Slowly, Parks’ crosshairs drift toward the literary canon. He concludes that a culture which celebrates re-reading as the best reading devalues “our [first] reactions to a book” as “irrelevant.” For Parks, this is the trouble with the canon. The riveting freshness that makes a new work memorable to us suffers, it would seem, when a hovering professor declares the “real delights” still lie beyond our grasp.

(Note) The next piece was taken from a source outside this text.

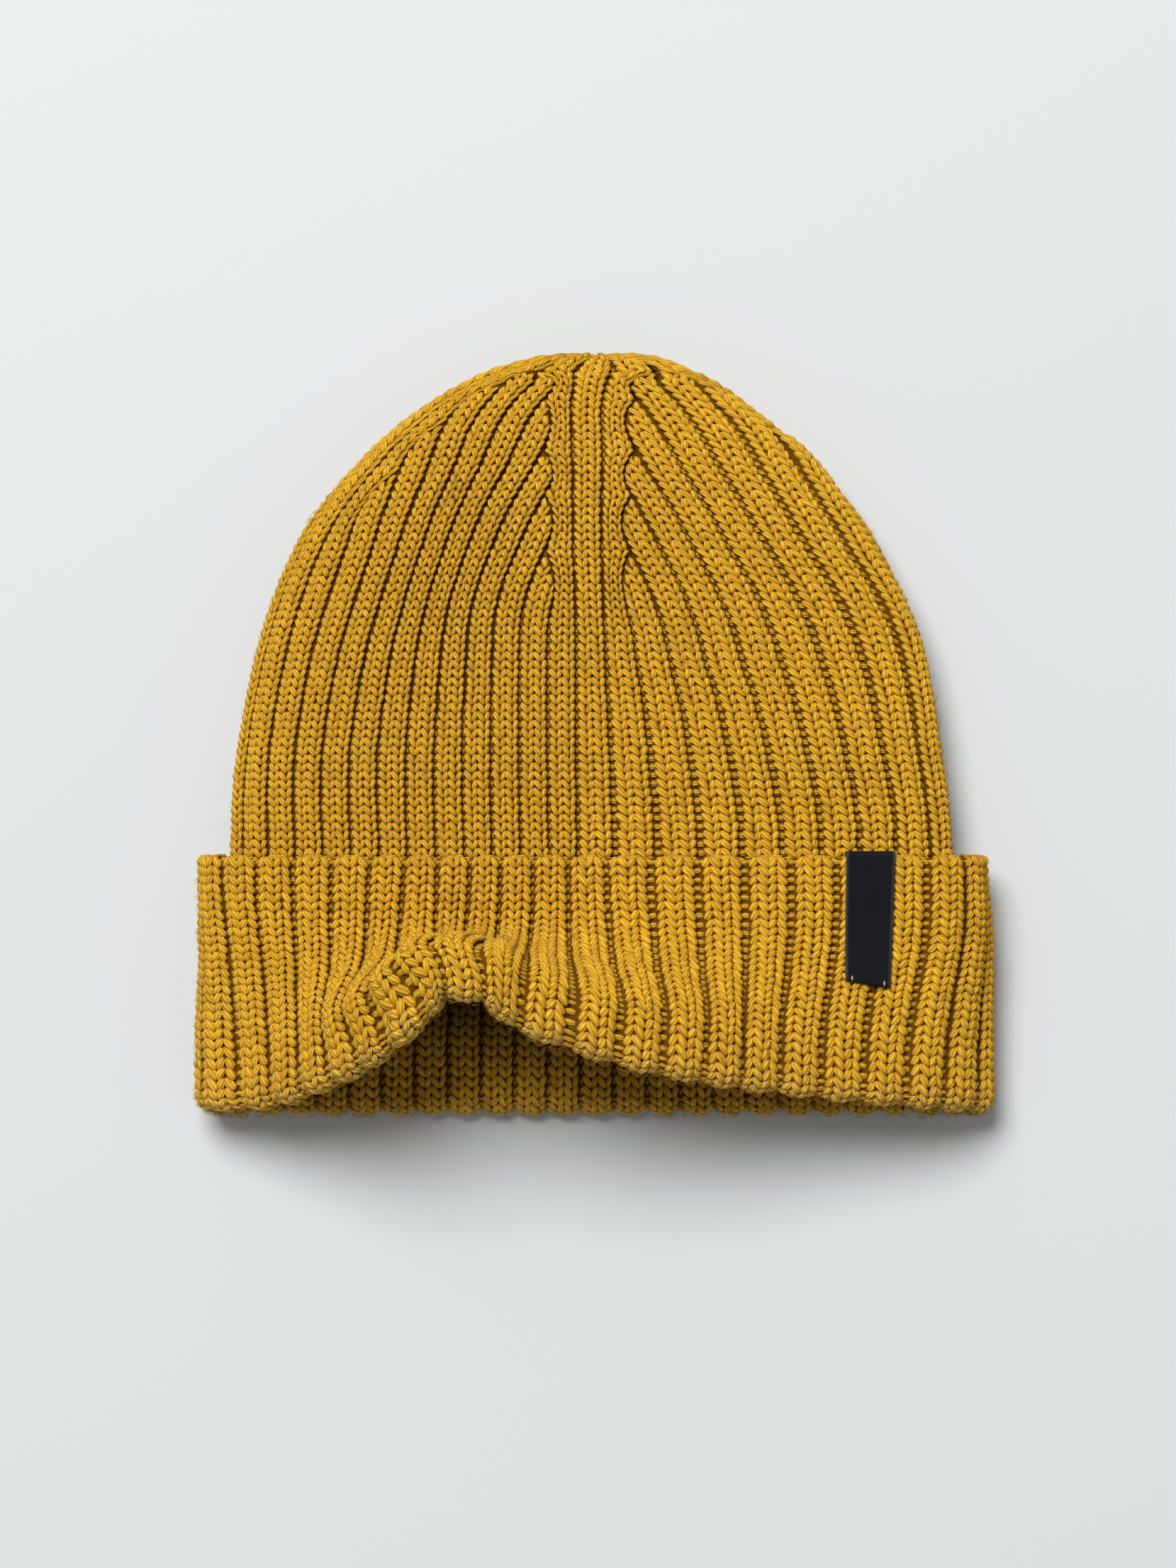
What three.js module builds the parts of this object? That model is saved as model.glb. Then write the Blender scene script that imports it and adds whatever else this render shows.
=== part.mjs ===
// A ribbed fisherman beanie lying on its back, with its front towards +Z, its crown towards +Y
// and its open mouth towards -Y. Its right side is +X. All sizes are in millimetres.
import * as THREE from "three";

// Sizes of the hat as it lies.
const CUFF_WIDTH = 218;
const CUFF_HEIGHT = 72.6;
const CUFF_DEPTH = 33;
const CUFF_FLARE = 1.4; // how much further out each side is at the hem than at the cuff's top
const CROWN_WIDTH = 200;
const CROWN_HEIGHT = 139; // from the cuff's top edge to the closed tip
const CROWN_DEPTH = 30;
const CROWN_TUCK = 14; // how far the crown runs down inside the cuff
const ARCH_RISE = 44; // how far the front of the hem is pushed up above the rest of the cuff

// Sizes of the knitting.
const KNIT_THICKNESS = 4.2;
const RIB_RELIEF = 1.3; // from a rib's crest down to the groove beside it
const EDGE_SCALLOP = 1; // how far each rib stands out at the cast-on edge
const LAYER_GAP = 1.7; // between the two layers of the cuff
const JOIN_GAP = 0.8; // between the crown's lower edge and the cuff's inner layer
const RIBS_PER_QUARTER = 12;
const QUARTERS = 4;
const RIB_COUNT = RIBS_PER_QUARTER * QUARTERS;

// Sizes of the woven label, which is folded over the cuff's top edge.
const LABEL_WIDTH = 13.4;
const LABEL_FRONT = 37.8;
const LABEL_BACK = 12;
const LABEL_THICKNESS = 0.7;
const LABEL_CLEARANCE = 0.4;
const LABEL_FROM_SIDE = 33; // from its middle line to the cuff's right side
const LABEL_LEAN = 1; // how far its lower end lies to the left of its upper end

// Roundness of the flattened tubes: a higher power makes a flatter front with fuller sides.
const CUFF_POWER = 10;
const CROWN_POWER = 4.4;
const SIDE_HEIGHT = 0.5; // height of the side folds, as a share of the depth

// The dome. up is a share of CROWN_HEIGHT, left and right are shares of half of CROWN_WIDTH,
// back and front are shares of CROWN_DEPTH, measured up from the surface that it lies on.
const CROWN_SECTIONS = [
  { up: 0.096, left: 0.997, right: 0.993, back: 0.1, front: 0.93 },
  { up: 0.214, left: 0.98, right: 0.972, back: 0.01, front: 0.99 },
  { up: 0.42, left: 0.923, right: 0.917, back: 0, front: 1 },
  { up: 0.627, left: 0.812, right: 0.79, back: 0, front: 0.97 },
  { up: 0.794, left: 0.632, right: 0.61, back: 0, front: 0.88 },
  { up: 0.883, left: 0.493, right: 0.459, back: 0.02, front: 0.77 },
  { up: 0.951, left: 0.334, right: 0.322, back: 0.06, front: 0.64 },
  { up: 0.985, left: 0.2, right: 0.205, back: 0.12, front: 0.52 },
  { up: 0.997, left: 0.09, right: 0.1, back: 0.2, front: 0.42 },
];
const TIP = { up: 1, across: 0.01, height: 0.31 };

// Where the four decrease lines run, as shares of the way round from the left side fold.
const DECREASE_LINES = { left: 0.022, front: 0.25, right: 0.56, back: 0.785 };

// How many of the ribs beside a decrease line have run in under its flank rib, at heights given as
// shares of CROWN_HEIGHT. A rib keeps its width and is cut off by the flank as it slides under it.
const SIDE_ENDED = [
  { up: 0.55, ribs: 0 },
  { up: 0.6, ribs: 0.05 },
  { up: 0.675, ribs: 0.35 },
  { up: 0.748, ribs: 0.87 },
  { up: 0.846, ribs: 1.85 },
  { up: 0.938, ribs: 2.9 },
  { up: 0.963, ribs: 4 },
];
const FACE_ENDED = [
  { up: 0.37, ribs: 0 },
  { up: 0.43, ribs: 0.04 },
  { up: 0.51, ribs: 0.33 },
  { up: 0.582, ribs: 0.85 },
  { up: 0.695, ribs: 1.85 },
  { up: 0.786, ribs: 2.85 },
  { up: 0.898, ribs: 3.9 },
  { up: 0.963, ribs: 5 },
];
const TIP_FADE = 0.87; // share of CROWN_HEIGHT above which the ribs flatten towards the tip

// The cuff. Each row follows the groove before one rib: its place round the cuff as a share of the
// way round, then, as shares of half of CUFF_WIDTH, how far it moves to the right at the hem
// and at the ridge of the arch, how far the hem is drawn back as a share of CUFF_HEIGHT,
// and how much of ARCH_RISE it takes. The rest of the cuff lies flat.
const CUFF_FOLDS = [
  { rib: 0, around: 0.006, hem: 0.02, ridge: 0, drawn: 0.021, rise: 0 },
  { rib: 1, around: 0.0287, hem: 0.068, ridge: 0, drawn: 0.028, rise: 0 },
  { rib: 2, around: 0.0515, hem: 0.054, ridge: 0, drawn: 0.05, rise: 0.08 },
  { rib: 3, around: 0.0738, hem: 0.03, ridge: 0, drawn: 0.09, rise: 0.22 },
  { rib: 5, around: 0.1185, hem: -0.018, ridge: -0.036, drawn: 0.197, rise: 0.6 },
  { rib: 6, around: 0.1389, hem: -0.041, ridge: -0.043, drawn: 0.265, rise: 0.76 },
  { rib: 7, around: 0.1588, hem: -0.022, ridge: -0.08, drawn: 0.39, rise: 0.95 },
  { rib: 8, around: 0.1779, hem: -0.045, ridge: -0.044, drawn: 0.475, rise: 1 },
  { rib: 9, around: 0.1957, hem: -0.0235, ridge: -0.02, drawn: 0.455, rise: 0.97 },
  { rib: 10, around: 0.2149, hem: -0.018, ridge: 0.012, drawn: 0.36, rise: 0.88 },
  { rib: 12, around: 0.2575, hem: 0.037, ridge: 0.012, drawn: 0.223, rise: 0.66 },
  { rib: 14, around: 0.311, hem: 0.014, ridge: 0.008, drawn: 0.149, rise: 0.47 },
  { rib: 16, around: 0.3661, hem: -0.042, ridge: 0, drawn: 0.104, rise: 0.28 },
  { rib: 18, around: 0.4187, hem: -0.064, ridge: 0, drawn: 0.064, rise: 0.12 },
  { rib: 20, around: 0.4723, hem: -0.08, ridge: 0, drawn: 0.033, rise: 0.02 },
  { rib: 22, around: 0.512, hem: 0, ridge: 0, drawn: 0.008, rise: 0 },
  { rib: 24, around: 0.5455, hem: 0, ridge: 0, drawn: 0, rise: 0 },
];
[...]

Decades earlier than Parks, the Cuban-born Italian novelist Italo Calvino wrote a piece for the very same New York Review which initially seems to back him up. True to his experimental style, Calvino’s article “Why Read the Classics?” is a shifting series of definitions for the same term. Arguing himself into corners then playfully escaping his own traps, Calvino defines and redefines “a classic” fourteen times. This could be read as proof that, as Parks implies, a classic does not exist except on an individual scale. But Calvino writes beyond that definition, arriving next at the principle that “every rereading of a classic is as much a voyage of discovery as the first reading.” Calvino’s critical touch is playful, but what he’s holding is a razor one that cuts Parks’ elevation of first readings into tatters. We detect the presence of a classic or canonical book, argues Calvino, “when it establishes a personal rapport” with us. “If the spark doesn’t come, that’s a pity; but we do not read the classics out of duty or respect, but only out of love. Except at school.”

Truly, the problem of the canon lives in schools. While literate adults would produce a canon on their own through conversation and experience, schools are where we deploy the texts we feel responsible for passing on. But unless a bad or careless teacher ruins a book for us in advance, all great reading experiences are fresh. There is no such thing as “reading from the canon” in the negative sense that Park bemoans unless teachers tell us a text is important before they tell us why it is wonderful.

Parks’ motives are pure. So were those of Reformation Protestants who threw their holy bricks through the stained-glass windows of so many cathedrals. The reformers wanted a return to the Old Testament and Acts’ supposedly unmediated prayer, a raw encounter with God undiffused by liturgy. But their more brainless devotees thought that smashing Catholic art was the same as stripping the Church’s artifice. Yet iconographic beauty was never the problem, as Knox or Luther would have told them, but how we approach the subject of prayer: the way an encounter with the holy is guided; the wonder and reverence cultivated in ourselves. Parks’ mistake is similar, though on a less dramatic scale: justifiably insisting that our best experiences with books are individual and subjective, he hastily throws out the whole idea of an objective literary canon.

The canon exists not in spite of those thrilling first readings, but because of them–because canonicity means freshness. If Homer’s gruesome elegance and knack for capturing the emotional moment didn’t continue to arrest us, we would stop reading him. And no amount of professorial insistence could create that prerequisite pleasure. Only great literature can do it; one of its chief pleasures being that regardless of context or historical remove, it always feels immediate. Hector’s helmet frightens his infant son, and with careful clumsiness, he removes it before he takes the child from his wife’s arms. A professor can prime a classroom to appreciate the full artistry of that exchange, but even an oaf is moved by it.   

Parks is right to observe, like Proust, that our memories of books or whatever else are “as fugitive, alas, as the years;” isolated from us by time’s accumulating complexities and distances. But most literature’s object isn’t to be remembered verbatim. It is to draw us back to itself by its capacity to enrich experience. Compared with the compounded thrill of reading Chaucer over again, to remember The Canterbury Tales word for word would be a burden. Better to commit the opening eighteen lines to memory and keep the rest a precipitating vagueness, begging to be solidified.